Trader Joe has died.
Joe Coulombe, the founder of the popular “fresh” grocery store Trader Joe’s, passed away Friday at his Pasadena, California home following a long illness, according to The Associated Press.
He was 89.
Coulombe led an impressive life attempting to revolutionize the supermarket industry. He had a vision for a new generation of grocery stores in the 1960s that would prioritize high-quality products, low costs, and healthy and tasty options.
And thus, Trader Joe’s was born, a quirky grocery store filled with nautical themes, staffed by “captains and mates,” and boasting unique items previously only found in their grocery store aisles.
Coloumbe’s son said his father was heavily involved in bringing the vision to life and conducted “lots of taste tests … always the aim was to provide good food and good value to people.”

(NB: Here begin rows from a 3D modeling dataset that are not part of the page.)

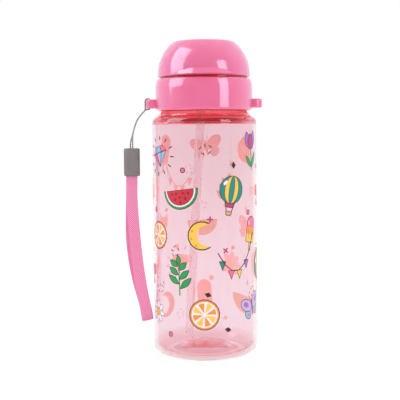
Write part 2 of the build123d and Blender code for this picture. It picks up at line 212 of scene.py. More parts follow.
# %% Lamps
def soft_lamp(name, azimuth, elevation, roll, width, height, radiance):
    """A rectangular lamp that faces the bottle and adds to its gloss, not to the soft light.
    Azimuth 0 is the camera's side, 90 the right."""
    data = bpy.data.lights.new(name, "AREA")
    data.shape = "RECTANGLE"
    data.size, data.size_y = width, height
    data.energy = radiance * pi * width * height
    data.color = (0.97, 0.94, 1.10)
    lamp = bpy.data.objects.new(name, data)
    scene.collection.objects.link(lamp)
    lamp.visible_diffuse = False
    turn, rise = radians(azimuth), radians(elevation)
    away = Vector((sin(turn) * cos(rise), -cos(turn) * cos(rise), sin(rise)))
    lamp.location = lamp_target + away * lamp_distance
    aim = Matrix.Rotation(turn, 4, "Z") @ Matrix.Rotation(pi / 2 - rise, 4, "X")
    lamp.rotation_euler = (aim @ Matrix.Rotation(radians(roll), 4, "Z")).to_euler()


lamp_target, lamp_distance = mm(0, 0, 165), 0.8
soft_lamp("broad_lamp_left", -75, 33, 12, 0.54, 0.86, 3.4)
soft_lamp("narrow_lamp_right", 47.5, 17, 0, 0.31, 0.46, 3.8)

# %% [markdown]
# ## Table
# The table top is white and shows only a trace of shadow where the foot meets it, so most
# of what is seen of it is its own glow, made a little brighter near the bottle as painted light,
# and the rest is light that the bottle can shade.
# To everything else in the room it is a plain surface, white at the back and darker
# towards the front, which is painted shade.

# %% Table
table_size = 2.5
front_shade, back_shade, shadow_shade = 0.23, 0.80, 0.3
near_glow, far_glow = 0.66, 0.62
table_mesh = bpy.data.meshes.new("table_top")
bm = bmesh.new()
bmesh.ops.create_grid(bm, x_segments=1, y_segments=1, size=table_size)
bm.to_mesh(table_mesh)
bm.free()
table_top = bpy.data.objects.new("table_top", table_mesh)
scene.collection.objects.link(table_top)

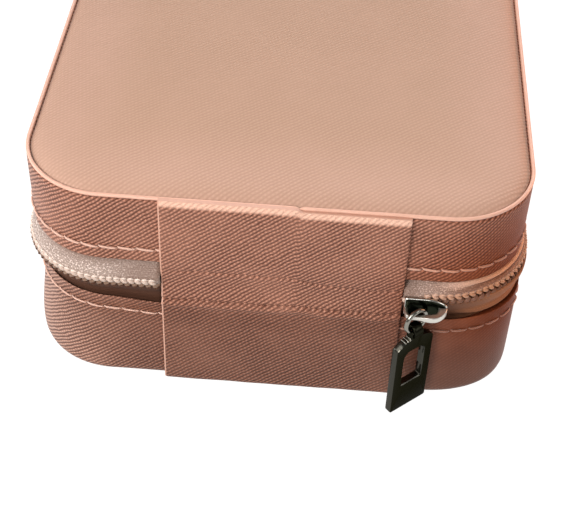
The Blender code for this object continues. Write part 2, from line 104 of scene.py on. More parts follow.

He also reportedly did extensive research on infamous products like the “Two Buck Chuck” wines, which was sourced directly from Napa Valley in an effort to make affordable wine taste like the expensive stuff.
In 2011, the supermarket pioneer told the Los Angeles Times that “Trader Joe’s is for overeducated and underpaid people, for all the classical musicians, museum curators, journalists.”
However, consumers from all walks of life grew to love the theme, the vibe, the products, and Coloumbe quickly watched his namesake grow into a retail giant that boasted stores in over 40 states.
He eventually sold Trader Joe’s to German supermarket company Aldi in 1979 but stayed on as CEO until 1988.
He is survived by his wife of 67 years Alice, three children, and six grandchildren.
Prior to his success with Trader Joe’s, Coulombe owned a chain of 18 convenience stores called Pronto Markets, which he realized couldn’t compete with a better-funded 7/11.